→ **What to produce**
Reproduce every entry exactly as shown.

-- Exercise inputs start --

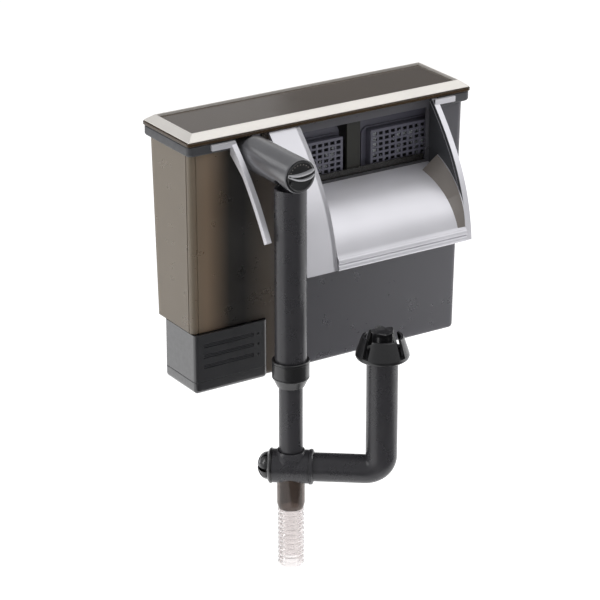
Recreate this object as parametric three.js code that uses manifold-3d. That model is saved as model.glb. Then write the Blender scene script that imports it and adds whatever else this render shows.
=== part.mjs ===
// A hang-on-back aquarium filter. A box hangs outside the tank's glass; the intake pipes and the surface
// skimmer stand inside the tank, and a spillway pours the cleaned water back over the glass.
// Millimetres. +Z is up, +X is to the right as seen from inside the tank, +Y points away from the tank.
// The origin is the middle of the seat that rests on the top edge of the glass.
import * as THREE from "three";
import { mergeVertices } from "three/addons/utils/BufferGeometryUtils.js";
import Module from "manifold-3d";

const wasm = await Module();
wasm.setup();

// ---------------------------------------------------------------- driving dimensions
const GAP = 0.3; // between pieces that touch
const WALL = 2.2; // moulded wall of the box
const ROUND = 28; // sides of a large round piece
const SMALL_ROUND = 20;

const LID = { width: 240, depth: 63, y: 34, z: 60, bevel: 6, rise: 4.9 };
const RIM = { low: 47.5, high: 56.8, out: 0.5, chamfer: 1.8, corner: 4 };
const BOX = {
  top: { half: 117.5, front: 6.4, back: 62.9, z: 56 },
  bottom: { half: 115, front: 9, back: 58, z: -132.65 },
  corner: 4,
  stepX: -54, // the deep media chamber lies to the right of this step
  wellFloor: -86.7, // underside of the shallow left part, above the pump
};
const WINDOW = { left: -27.5, right: 85, low: 8.3, high: 49.4 };
const SEAT = { front: -6.3, back: 5.9 }; // the flat underside that stands on the glass
const CHUTE = { left: -27.8, right: 86.2, thick: 2.6, lipLow: -38 };
const FIN = { left: 86.5, right: 91 };
const SHIELD = { left: -54, right: -28.2 };
const ARM = { left: -87, right: -83 };

const PIPE_X = -68.5; // both vertical pipes and the impeller stand at this x
const OUTER_PIPE_Y = -48; // the pipe inside the tank
const INNER_PIPE_Y = 28; // the pipe down to the impeller
const INTAKE_Z = 45.2; // axis of the horizontal intake barrel
const BARREL = { radius: 12.5, bore: 10.7, face: -60.6, shoulder: 1.2 };
const UPPER_TUBE = { radius: 11.4, bore: 9.6, top: 33.4, bottom: -106 };
const LOWER_TUBE = { radius: 8.6, bore: 7.2, top: -60, bottom: -173.4 };
const COLLAR = { radius: 13.5, top: -95.6, taper: -109, bottom: -115.7 };
const SKIMMER = { z: -179.4, turn: -37.5, reach: 65 }; // the tee's axis, its turn about Z and the riser's distance
const TEE = { radius: 12.3, bore: 10.85, half: 13.2, ring: 12.9, knob: 9.9 };
const RISER = { radius: 10.8, bore: 9.2, top: -94.4, start: 9.3 };
const HOSE = { ridge: 9.5, groove: 8.4, bore: 7.1, pitch: 3.8, rings: 12, top: -211.7 };

const PUMP = { left: -115.6, right: -54.4, front: 5.2, back: 48.5, top: -87, bottom: -132.65, split: -123.6 };
const CAN = { radius: 9.8, bore: 8.6, flange: 14, top: -81.4, floor: -120.4, bottom: -122 };
const CARTRIDGE = { width: 63, front: 12, back: 29, low: -126, high: 47, corner: 8, wall: 1.6 };
const CARTRIDGE_LEFT_EDGES = { left: -47.5, right: 32 };
const GUIDE = { left: 18, right: 29.4, web: [22.4, 25], front: 11.5, back: 33, low: -129, high: 48.6 };

// ---------------------------------------------------------------- materials
const plastic = (color, roughness, extra = {}) =>
  new THREE.MeshStandardMaterial({ color, roughness, metalness: 0, ...extra });
const smoke = plastic(0x6b6157, 0.2, { transparent: true, opacity: 0.7 });
const smokeDark = plastic(0x3f3b38, 0.25, { transparent: true, opacity: 0.85 });
const rimGrey = plastic(0x55565a, 0.4);
const tubeSmoke = plastic(0x4a494b, 0.3);
const black = plastic(0x242425, 0.4);
const pumpGrey = plastic(0x3c3c40, 0.45);
const silver = new THREE.MeshStandardMaterial({ color: 0xd4d3d6, roughness: 0.25, metalness: 0.8 });
const trimSilver = new THREE.MeshStandardMaterial({ color: 0xf2efec, roughness: 0.3, metalness: 0.6 });
const cartridgeGrey = plastic(0x9b99a6, 0.5);
const floss = plastic(0xdfe2e4, 0.95);
const foam = plastic(0x2b2b2e, 0.98);
const clear = plastic(0xcfc6c4, 0.15, { transparent: true, opacity: 0.45 });
const rubber = plastic(0x1c1c1c, 0.8);
const ceramic = plastic(0xece8e0, 0.3);
const ferrite = plastic(0x2e2d2c, 0.6);
const steel = new THREE.MeshStandardMaterial({ color: 0x8d9095, roughness: 0.4, metalness: 0.9 });
const copper = new THREE.MeshStandardMaterial({ color: 0xa6643a, roughness: 0.4, metalness: 0.9 });

// ---------------------------------------------------------------- making solids
// A closed solid from a geometry, whichever way its faces wind.
function solid(geometry) {
  const bare = new THREE.BufferGeometry();
  bare.setAttribute("position", geometry.getAttribute("position"));
  if (geometry.index) bare.setIndex(geometry.index);
  const merged = mergeVertices(bare, 1e-3);
  const corners = Array.from(merged.index.array);
  const triangles = corners
    .filter((_, i) => i % 3 === 0)
    .map((_, i) => corners.slice(3 * i, 3 * i + 3))
    .filter(([a, b, c]) => a !== b && b !== c && c !== a);
  const make = (list) =>
    new wasm.Manifold(
      new wasm.Mesh({
        numProp: 3,
        vertProperties: merged.getAttribute("position").array,
        triVerts: new Uint32Array(list.flat()),
      }),
    );
  const made = make(triangles);
  return made.volume() < 0 ? make(triangles.map(([a, b, c]) => [a, c, b])) : made;
}

const join = (...solids) => solids.reduce((whole, next) => whole.add(next));
const cut = (whole, ...tools) => tools.reduce((rest, tool) => rest.subtract(tool), whole);

function box(x0, x1, y0, y1, z0, z1) {
  const block = new THREE.BoxGeometry(x1 - x0, y1 - y0, z1 - z0);
  return solid(block.translate((x0 + x1) / 2, (y0 + y1) / 2, (z0 + z1) / 2));
}

// A turned piece: [radius, height] points, with the heights along the axis named, through the point at.
function turned(profile, along = "z", at = [0, 0, 0], sides = ROUND) {
  const piece = new THREE.LatheGeometry(profile.map(([r, h]) => new THREE.Vector2(r, h)), sides);
  if (along === "z") piece.rotateX(Math.PI / 2);
  if (along === "x") piece.rotateZ(-Math.PI / 2);
  return solid(piece.translate(...at));
}

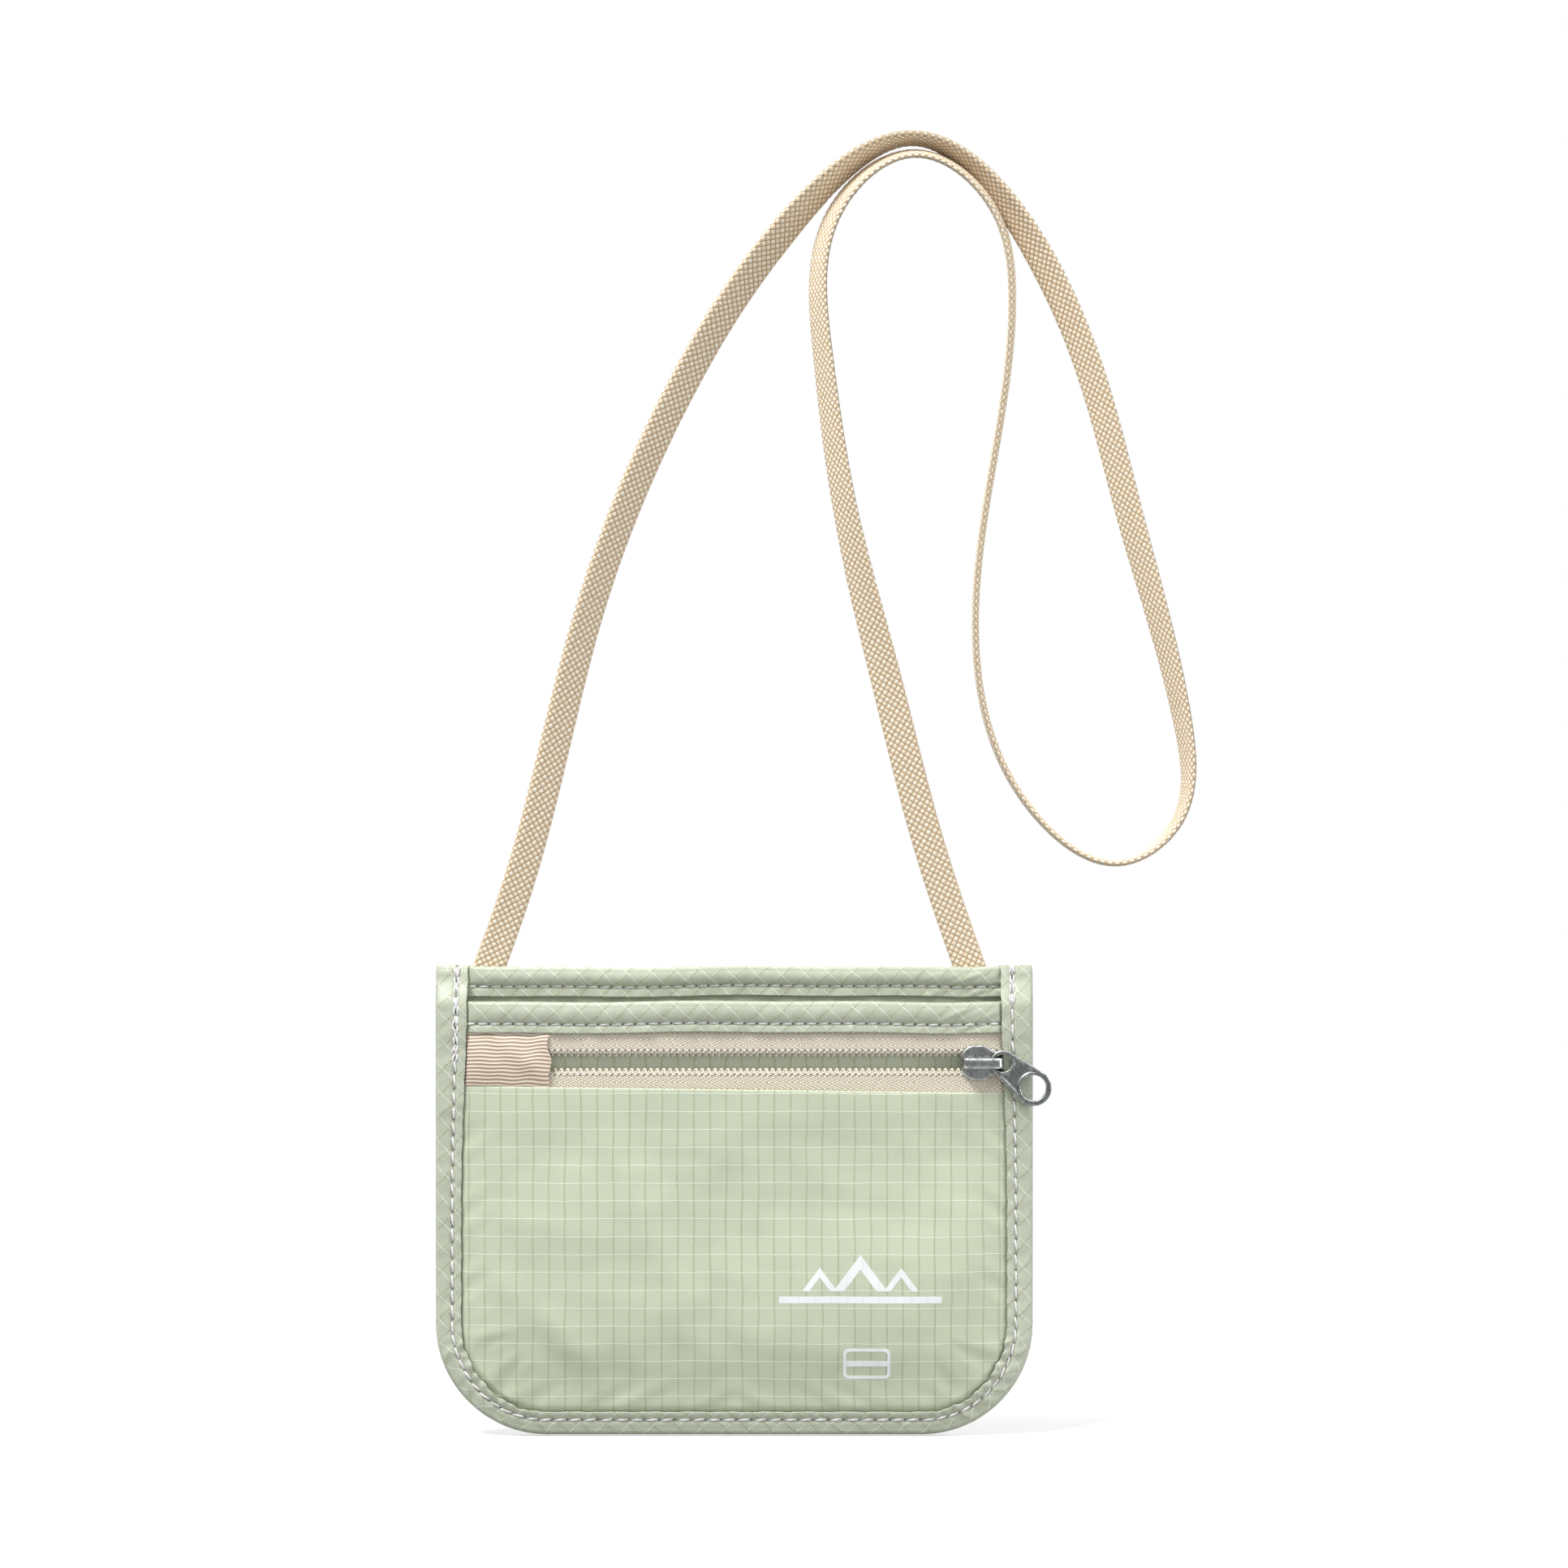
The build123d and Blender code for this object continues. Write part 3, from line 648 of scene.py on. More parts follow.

-- Exercise inputs end --

→ **Solution to the problem**
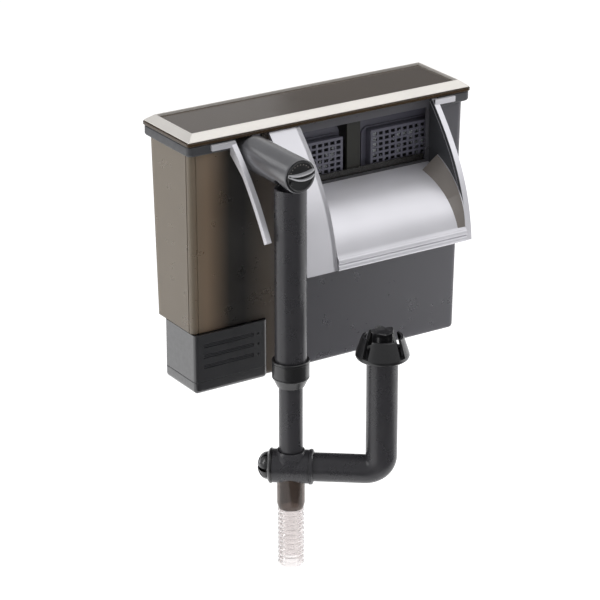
Recreate this object as parametric three.js code that uses manifold-3d. That model is saved as model.glb. Then write the Blender scene script that imports it and adds whatever else this render shows.
=== part.mjs ===
// A hang-on-back aquarium filter. A box hangs outside the tank's glass; the intake pipes and the surface
// skimmer stand inside the tank, and a spillway pours the cleaned water back over the glass.
// Millimetres. +Z is up, +X is to the right as seen from inside the tank, +Y points away from the tank.
// The origin is the middle of the seat that rests on the top edge of the glass.
import * as THREE from "three";
import { mergeVertices } from "three/addons/utils/BufferGeometryUtils.js";
import Module from "manifold-3d";

const wasm = await Module();
wasm.setup();

// ---------------------------------------------------------------- driving dimensions
const GAP = 0.3; // between pieces that touch
const WALL = 2.2; // moulded wall of the box
const ROUND = 28; // sides of a large round piece
const SMALL_ROUND = 20;

const LID = { width: 240, depth: 63, y: 34, z: 60, bevel: 6, rise: 4.9 };
const RIM = { low: 47.5, high: 56.8, out: 0.5, chamfer: 1.8, corner: 4 };
const BOX = {
  top: { half: 117.5, front: 6.4, back: 62.9, z: 56 },
  bottom: { half: 115, front: 9, back: 58, z: -132.65 },
  corner: 4,
  stepX: -54, // the deep media chamber lies to the right of this step
  wellFloor: -86.7, // underside of the shallow left part, above the pump
};
const WINDOW = { left: -27.5, right: 85, low: 8.3, high: 49.4 };
const SEAT = { front: -6.3, back: 5.9 }; // the flat underside that stands on the glass
const CHUTE = { left: -27.8, right: 86.2, thick: 2.6, lipLow: -38 };
const FIN = { left: 86.5, right: 91 };
const SHIELD = { left: -54, right: -28.2 };
const ARM = { left: -87, right: -83 };

const PIPE_X = -68.5; // both vertical pipes and the impeller stand at this x
const OUTER_PIPE_Y = -48; // the pipe inside the tank
const INNER_PIPE_Y = 28; // the pipe down to the impeller
const INTAKE_Z = 45.2; // axis of the horizontal intake barrel
const BARREL = { radius: 12.5, bore: 10.7, face: -60.6, shoulder: 1.2 };
const UPPER_TUBE = { radius: 11.4, bore: 9.6, top: 33.4, bottom: -106 };
const LOWER_TUBE = { radius: 8.6, bore: 7.2, top: -60, bottom: -173.4 };
const COLLAR = { radius: 13.5, top: -95.6, taper: -109, bottom: -115.7 };
const SKIMMER = { z: -179.4, turn: -37.5, reach: 65 }; // the tee's axis, its turn about Z and the riser's distance
const TEE = { radius: 12.3, bore: 10.85, half: 13.2, ring: 12.9, knob: 9.9 };
const RISER = { radius: 10.8, bore: 9.2, top: -94.4, start: 9.3 };
const HOSE = { ridge: 9.5, groove: 8.4, bore: 7.1, pitch: 3.8, rings: 12, top: -211.7 };

const PUMP = { left: -115.6, right: -54.4, front: 5.2, back: 48.5, top: -87, bottom: -132.65, split: -123.6 };
const CAN = { radius: 9.8, bore: 8.6, flange: 14, top: -81.4, floor: -120.4, bottom: -122 };
const CARTRIDGE = { width: 63, front: 12, back: 29, low: -126, high: 47, corner: 8, wall: 1.6 };
const CARTRIDGE_LEFT_EDGES = { left: -47.5, right: 32 };
const GUIDE = { left: 18, right: 29.4, web: [22.4, 25], front: 11.5, back: 33, low: -129, high: 48.6 };

// ---------------------------------------------------------------- materials
const plastic = (color, roughness, extra = {}) =>
  new THREE.MeshStandardMaterial({ color, roughness, metalness: 0, ...extra });
const smoke = plastic(0x6b6157, 0.2, { transparent: true, opacity: 0.7 });
const smokeDark = plastic(0x3f3b38, 0.25, { transparent: true, opacity: 0.85 });
const rimGrey = plastic(0x55565a, 0.4);
const tubeSmoke = plastic(0x4a494b, 0.3);
const black = plastic(0x242425, 0.4);
const pumpGrey = plastic(0x3c3c40, 0.45);
const silver = new THREE.MeshStandardMaterial({ color: 0xd4d3d6, roughness: 0.25, metalness: 0.8 });
const trimSilver = new THREE.MeshStandardMaterial({ color: 0xf2efec, roughness: 0.3, metalness: 0.6 });
const cartridgeGrey = plastic(0x9b99a6, 0.5);
const floss = plastic(0xdfe2e4, 0.95);
const foam = plastic(0x2b2b2e, 0.98);
const clear = plastic(0xcfc6c4, 0.15, { transparent: true, opacity: 0.45 });
const rubber = plastic(0x1c1c1c, 0.8);
const ceramic = plastic(0xece8e0, 0.3);
const ferrite = plastic(0x2e2d2c, 0.6);
const steel = new THREE.MeshStandardMaterial({ color: 0x8d9095, roughness: 0.4, metalness: 0.9 });
const copper = new THREE.MeshStandardMaterial({ color: 0xa6643a, roughness: 0.4, metalness: 0.9 });

// ---------------------------------------------------------------- making solids
// A closed solid from a geometry, whichever way its faces wind.
function solid(geometry) {
  const bare = new THREE.BufferGeometry();
  bare.setAttribute("position", geometry.getAttribute("position"));
  if (geometry.index) bare.setIndex(geometry.index);
  const merged = mergeVertices(bare, 1e-3);
  const corners = Array.from(merged.index.array);
  const triangles = corners
    .filter((_, i) => i % 3 === 0)
    .map((_, i) => corners.slice(3 * i, 3 * i + 3))
    .filter(([a, b, c]) => a !== b && b !== c && c !== a);
  const make = (list) =>
    new wasm.Manifold(
      new wasm.Mesh({
        numProp: 3,
        vertProperties: merged.getAttribute("position").array,
        triVerts: new Uint32Array(list.flat()),
      }),
    );
  const made = make(triangles);
  return made.volume() < 0 ? make(triangles.map(([a, b, c]) => [a, c, b])) : made;
}

const join = (...solids) => solids.reduce((whole, next) => whole.add(next));
const cut = (whole, ...tools) => tools.reduce((rest, tool) => rest.subtract(tool), whole);

function box(x0, x1, y0, y1, z0, z1) {
  const block = new THREE.BoxGeometry(x1 - x0, y1 - y0, z1 - z0);
  return solid(block.translate((x0 + x1) / 2, (y0 + y1) / 2, (z0 + z1) / 2));
}

// A turned piece: [radius, height] points, with the heights along the axis named, through the point at.
function turned(profile, along = "z", at = [0, 0, 0], sides = ROUND) {
  const piece = new THREE.LatheGeometry(profile.map(([r, h]) => new THREE.Vector2(r, h)), sides);
  if (along === "z") piece.rotateX(Math.PI / 2);
  if (along === "x") piece.rotateZ(-Math.PI / 2);
  return solid(piece.translate(...at));
}

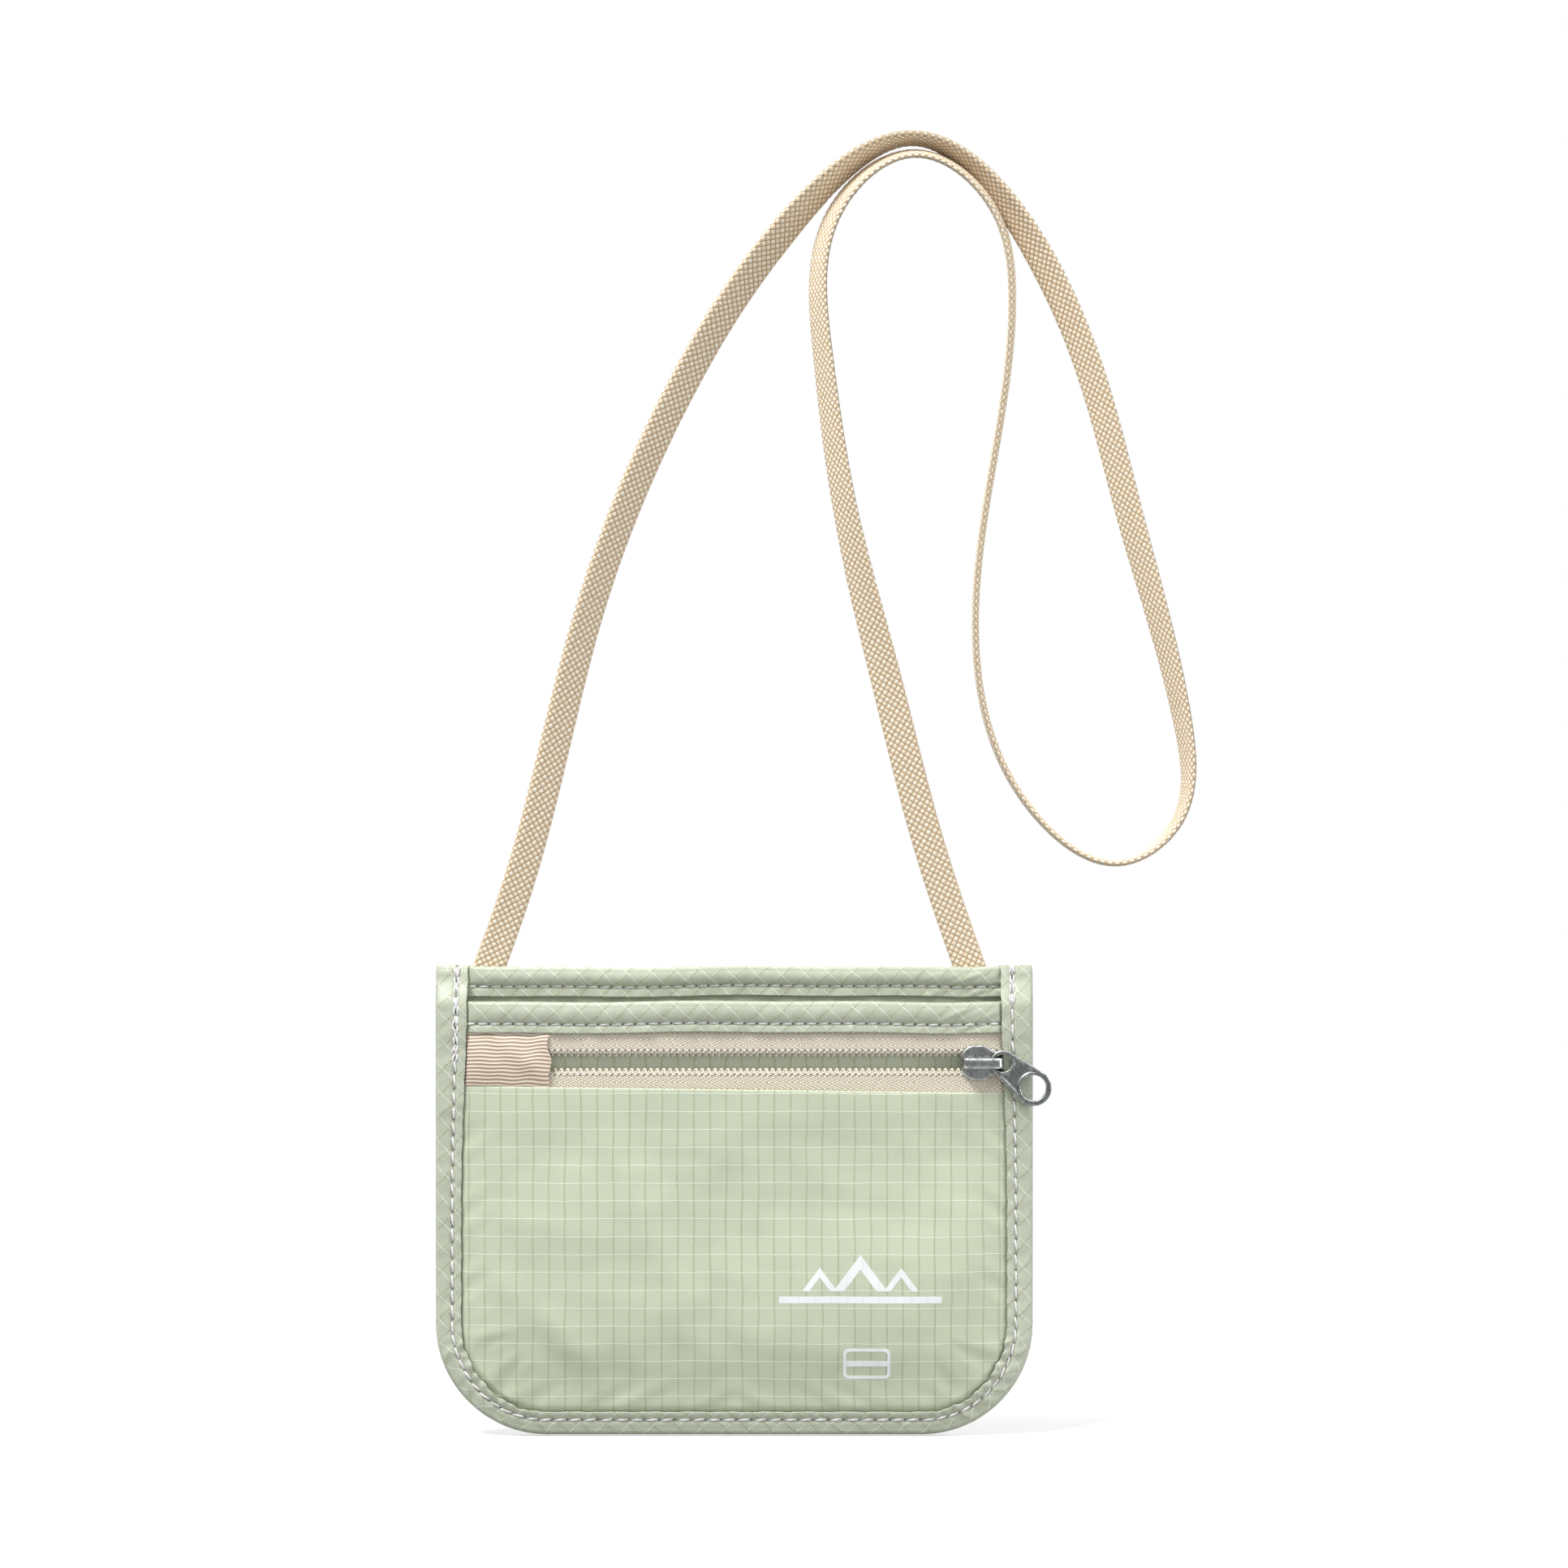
The build123d and Blender code for this object continues. Write part 3, from line 648 of scene.py on. More parts follow.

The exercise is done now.